Ben Lee

Deeper Into Dream

by Billy Hepfinger

30 October 2011

You could call the latest album from the former wunderkind a "concept album", but that's meeting it more than halfway.
cover art

Ben Lee

Deeper Into Dream

US: 11 Oct 2011
UK: 10 Oct 2011

Ben Lee’s new album Deeper Into Dream starts with a spoken-word track that seems to establish just how literally we’ll be venturing “into dream” over the next 45 minutes. Various voices, mostly Australian, reveal the content of their dreams, both mundane and fantastical. And on the title track that follows, Lee offers up a kind of mission statement: “Have you ever woken from a dream and convinced yourself you remember it / In the morning?” Setting an album up like this, as if to say, “Hey, guys, we’re heading into concept album territory here”, is a great little technique—see Janelle Monae’s stunning treatment of The ArchAndroid of yesteryear—but only if you actually follow through with a concept album.

Instead, what we get is an album that sounds unsure how fully it should commit itself to its concept. The opening dream confessional is repeated twice more, and there are songs with titles like “When the Light Goes Out” and “I Want My Mind Back”, but Lee never quite follows through on that initial pact he makes with the listener. Instead of wild dreamscapes, fantasies, nightmares, or even aspirations (which, of course, is a different sort of dream), Deeper Into Dream mostly deals in straightforward indie pop-rock shorthand. Everything’s inflected with the little smidgens of goofiness that Ben Lee’s been mining for years, but the vibe of this album is more sleepy than dreamy.

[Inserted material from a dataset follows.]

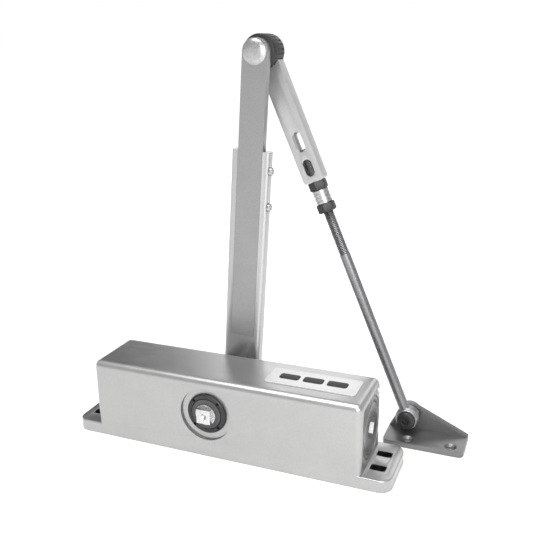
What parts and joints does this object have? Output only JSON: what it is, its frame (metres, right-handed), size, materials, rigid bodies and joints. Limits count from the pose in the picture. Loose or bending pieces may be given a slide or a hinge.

The dreamiest Lee gets is on “Lean Into It”, a thrumming, woozy song with piano and strings buried beneath waves of ambiance. The soundscape is beautiful, but Lee squanders it by aimlessly stumbling his way through lots of vague quasi-epiphanies like “Love is big and what is love? / Is it from above or from below?” Lee doesn’t have a big, impressive voice, and it’s probably best-suited to quiet, simple songs like this, but when it’s coupled with weak lyrics, the results are enervating. He does dreamy better on the late-album track “I Want My Mind Back”, where the oft-repeated chorus “I want my mind back” becomes a dogged mantra against a surreal backdrop, but it’s a shame he doesn’t get to that place more often.

Everywhere else, Lee is up to his old tricks. The songs that hew closest to his bread and butter—catchy, offbeat, slight—are his best, even if they do even less to service the notion that Deeper Into Dream has a great deal of cohesive structure. The one-two punch of “Indian Myna” and “Pointless Beauty” amps up the energy considerably, the former with sheer fun, the latter with a soaring, anthemic Coldplay-lite chorus. Neither of them have anything to do with dreams, really, although I guess you could argue that “Indian Myna” is an attempt to relate the disjointed, nonsensical narrative of a dream.

The second half of the album is more of the same by-the-numbers indie pop, with the exception of “I Want My Mind Back”, and you’ve heard every one of these songs before; there’s the song that could be on the Garden State soundtrack, the smoldering break-up song, the Killers song. And then there’s “Dirty”, the closer, which explains that “It’s not above, what we call love; / It’s in the mud, so get your hands dirty”. Set side-by-side with another dream confessional, it’s supposed to be the conclusion reached at the end of a journey, but there’s no sense that the conclusion means anything, or that you’ve even taken a journey. Like the rest of Deeper Into Dream, it sounds nice enough in soft focus, but falls apart a bit when you really pay attention.